- Date: May 23 – June 15, 2012;
- Location: McMillan Township, Michigan, United States
- Coordinates: 46°32′07″N 85°23′40″W﻿ / ﻿46.535301°N 85.394354°W

Statistics
- Burned area: 21,964 acres (88.9 km^{2})

Impacts
- Deaths: 0
- Structures destroyed: 136
- Cost: $450,557

Ignition
- Cause: Lightning strike

Map
- Location within the state of Michigan

= Duck Lake Fire =

2012 wildfire in Michigan

The Duck Lake Fire occurred north of the Village of Newberry in Luce County, Michigan in the eastern half of the Upper Peninsula of Michigan. The fire started with a lightning strike on Wednesday, May 23, 2012 near Duck Lake. The Duck Lake Fire was reported 100% contained by the Michigan DNR on 15 June 2012 with 21,135 acres burned. The Duck Lake Fire was reported as the third worst fire in Michigan since 1881. It was the second major fire in Luce County within five years. On May 25, 2012, Governor Rick Snyder declared a state of disaster in Luce and Schoolcraft counties, which included a ban of fireworks and an outdoor burning ban in 49 counties, including all counties located in the Upper Peninsula and much of the northern half of the Lower Peninsula as a result of abnormally dry conditions. The fire caused the closure of Tahquamenon Falls State Park during the Memorial Day weekend.

== Fire progression ==

The fire began in the vicinity of Duck Lake, near Falls Road and M-123 and burned towards the north over largely uninhabited jack pine forest. By 10:00 p.m. on May 24, 2012, the fire had burned over 9500 acre. By 4:00 p.m. the next day, the fire had burned nearly 18000 acre. At that point, the fire affected an area slightly smaller than that of the Sleeper Lakes fire. By May 31, 2012 the most recent GPS size estimate showed the fire had burned 21,964 acre. Hundreds of properties had been affected and 132 structures (including 46 homes) were lost. Fire crews made progress with 51% percent containment. Several showers and thunderstorms helped during the afternoon and evening.
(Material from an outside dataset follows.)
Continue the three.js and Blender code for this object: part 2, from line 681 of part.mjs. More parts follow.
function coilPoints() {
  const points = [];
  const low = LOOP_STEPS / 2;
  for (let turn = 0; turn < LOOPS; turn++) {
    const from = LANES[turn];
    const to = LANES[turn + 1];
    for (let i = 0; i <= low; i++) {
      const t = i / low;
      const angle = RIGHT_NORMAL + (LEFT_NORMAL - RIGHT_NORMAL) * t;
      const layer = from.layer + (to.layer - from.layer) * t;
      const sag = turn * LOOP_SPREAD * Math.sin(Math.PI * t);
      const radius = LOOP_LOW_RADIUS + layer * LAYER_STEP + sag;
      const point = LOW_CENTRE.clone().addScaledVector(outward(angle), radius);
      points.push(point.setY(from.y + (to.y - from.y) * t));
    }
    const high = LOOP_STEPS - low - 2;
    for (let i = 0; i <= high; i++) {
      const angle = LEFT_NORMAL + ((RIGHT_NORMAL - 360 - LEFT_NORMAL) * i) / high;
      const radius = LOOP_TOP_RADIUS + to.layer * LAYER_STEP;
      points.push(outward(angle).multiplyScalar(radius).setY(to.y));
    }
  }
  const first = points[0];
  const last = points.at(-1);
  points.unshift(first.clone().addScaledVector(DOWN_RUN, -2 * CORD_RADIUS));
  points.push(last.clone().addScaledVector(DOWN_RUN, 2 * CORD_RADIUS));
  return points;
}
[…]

The total cost to date for the wildfire is $450,557. By June 4, the fire was reported as 72 percent contained with no smoke plume and no significant activity since May 28. Damage assessments found 136 structures lost: 49 homes/cabins (including a store and a motel), 23 garages, 38 sheds or outbuildings and 26 campers on 21,135 burnt acres.

By June 15, 2012, the fire was 100% contained after almost 43 miles of fire line were built. 300 people were involved in the fire response.